Posted on | July 22, 2011 | No Comments
It’s official : the director for penal and criminal cases will appeal of the no-responsibility verdict handed out in the Guy Turcotte trial. His reasons were summed up briefly to the press and he refuses to give any further explanations. More than a year could go by before we know if this appeal will even be heard.
This lack of information will be fodder for chronicler, commentators and week-end jurists who will be comforted in their conviction that Turcotte is ultimately guilty. But for the rest of the population it is basically useless. I had expressed previously my deep desire to understand the reasons motivating the verdict, and stated my belief that justice had a duty to broadcast them sufficiently. Yet apparently we will need to wait at least one more year, probably more if this appeal makes its way before the court.
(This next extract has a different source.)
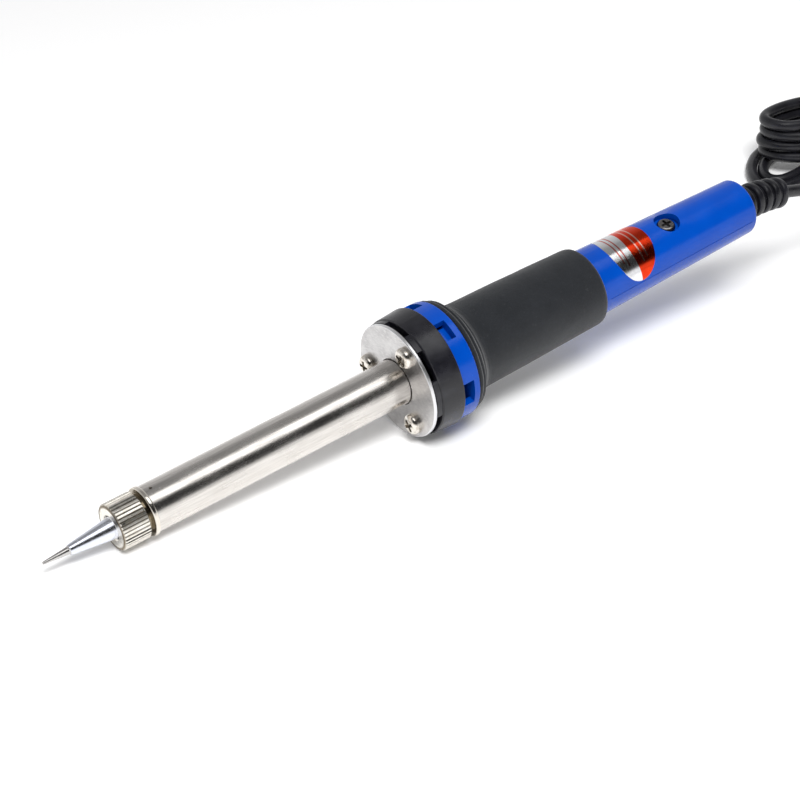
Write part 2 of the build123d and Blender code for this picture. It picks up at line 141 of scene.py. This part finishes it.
# ---------------------------------------------------------------- materials
# The iron's own axis: Z along it from the plate's front face, minus towards the tip, X up, Y to the near
# side
SLOPE = radians(6.398957)
PLATE = (-0.01511753, 0, 0.0151796)
AXIS = Matrix(((-sin(SLOPE), 0, cos(SLOPE)), (0, -1, 0), (cos(SLOPE), 0, sin(SLOPE))))


class Finish:
    """A procedural material: one Principled shader, and short ways to add patterns in mm to it."""

    def __init__(self, name, colour, roughness, metallic=0.0, on_axis=True, **sockets):
        self.material = bpy.data.materials.new(name)
        self.material.use_nodes = True
        self.nodes = self.material.node_tree.nodes
        self.shader = self.nodes["Principled BSDF"]
        self.height = None
        sockets = {"Base Color": (*colour, 1), "Roughness": roughness, "Metallic": metallic, **sockets}
        for socket, value in sockets.items():
            self.shader.inputs[socket].default_value = value
        if on_axis:
            place = dict(Location=PLATE, Rotation=AXIS.to_euler(), Scale=(MM, MM, MM))
        else:
            place = dict(Scale=(MM, MM, MM))
        coordinates = self.add("TexCoord").outputs["Object"]
        self.place = self.add("Mapping", vector_type="TEXTURE", Vector=coordinates, **place).outputs[0]

    def add(self, kind, **settings):
        """A node; a setting that names an input sets it or links it, and the rest are properties."""
        node = self.nodes.new("ShaderNode" + kind)
        for key, value in settings.items():
            if hasattr(type(node), key) or key in node.bl_rna.properties:
                setattr(node, key, value)
        for key, value in settings.items():
            index = int(key[1:]) if key[0] == "i" and key[1:].isdigit() else key
            if isinstance(index, int) or index in node.inputs:
                self.feed(node.inputs[index], value)
        return node

    def feed(self, socket, value):
        if isinstance(value, bpy.types.NodeSocket):
            self.material.node_tree.links.new(value, socket)
        else:
            socket.default_value = value

    def math(self, operation, *values):
        node = self.add("Math", operation=operation)
        for socket, value in zip(node.inputs, values):
            self.feed(socket, value)
        return node.outputs[0]

    def axes(self):
        return self.add("SeparateXYZ", Vector=self.place).outputs

    def radius(self):
        """Distance from the iron's axis."""
        x, y, _ = self.axes()
        squares = self.math("ADD", self.math("MULTIPLY", x, x), self.math("MULTIPLY", y, y))
        return self.math("SQRT", squares)

    def angle(self):
        """Degrees about the iron's axis, from the top towards the near side."""
        x, y, _ = self.axes()
        return self.math("MULTIPLY", self.math("ARCTAN2", y, x), 180 / pi)

    def stretched(self, x, y, z):
        return self.add("VectorMath", operation="MULTIPLY", i0=self.place, i1=(x, y, z)).outputs[0]

    def noise(self, per_mm, detail=2.0, stretch=None):
        place = self.stretched(*stretch) if stretch else self.place
        return self.add("TexNoise", Vector=place, Scale=per_mm, Detail=detail, Roughness=0.5).outputs["Fac"]

    def cells(self, per_mm):
        return self.add("TexVoronoi", Vector=self.place, Scale=per_mm, feature="F1").outputs["Distance"]

    def fit(self, value, low, high, to_low=0.0, to_high=1.0):
        """Rescales and clamps a value."""
        settings = {"Value": value, "From Min": low, "From Max": high, "To Min": to_low, "To Max": to_high}
        return self.add("MapRange", **settings).outputs[0]

    def mix(self, share, a, b):
        node = self.add("Mix", data_type="RGBA")
        for index, value in ((0, share), (6, a), (7, b)):
            value = (*value, 1) if isinstance(value, tuple) and len(value) == 3 else value
            self.feed(node.inputs[index], value)
        return node.outputs[2]

    def colour(self, value):
        self.feed(self.shader.inputs["Base Color"], value)
        return self

    def rough(self, value, low, high):
        """Roughness from low to high as a noise goes through its usual range."""
        self.feed(self.shader.inputs["Roughness"], self.fit(value, 0.3, 0.7, low, high))
        return self

    def bump(self, height, depth_mm):
        """Adds relief; several calls add up."""
        settings = {"Height": height, "Distance": depth_mm * MM, "Strength": 1.0}
        if self.height:
            settings["Normal"] = self.height
        self.height = self.add("Bump", **settings).outputs[0]
        self.feed(self.shader.inputs["Normal"], self.height)
        return self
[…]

This case, just like Claude Robinson’s, allow us to glance that the wide chasm which is forming between the administration of justice and its professionals, on the one hand, and the population as a whole, who feels helpless in the legal maze.
Nobody appears ready to step out of a comfort zone, to grab the bull by the horns or build a bridge across this chasm. It is regrettable indeed, for when citizens become disenfranchised with official justice, they take matters into their own hands, with obvious disastrous results. Just like a snake biting its own tail, you only realize things are going wrong after you’ve been entirely sucked inside.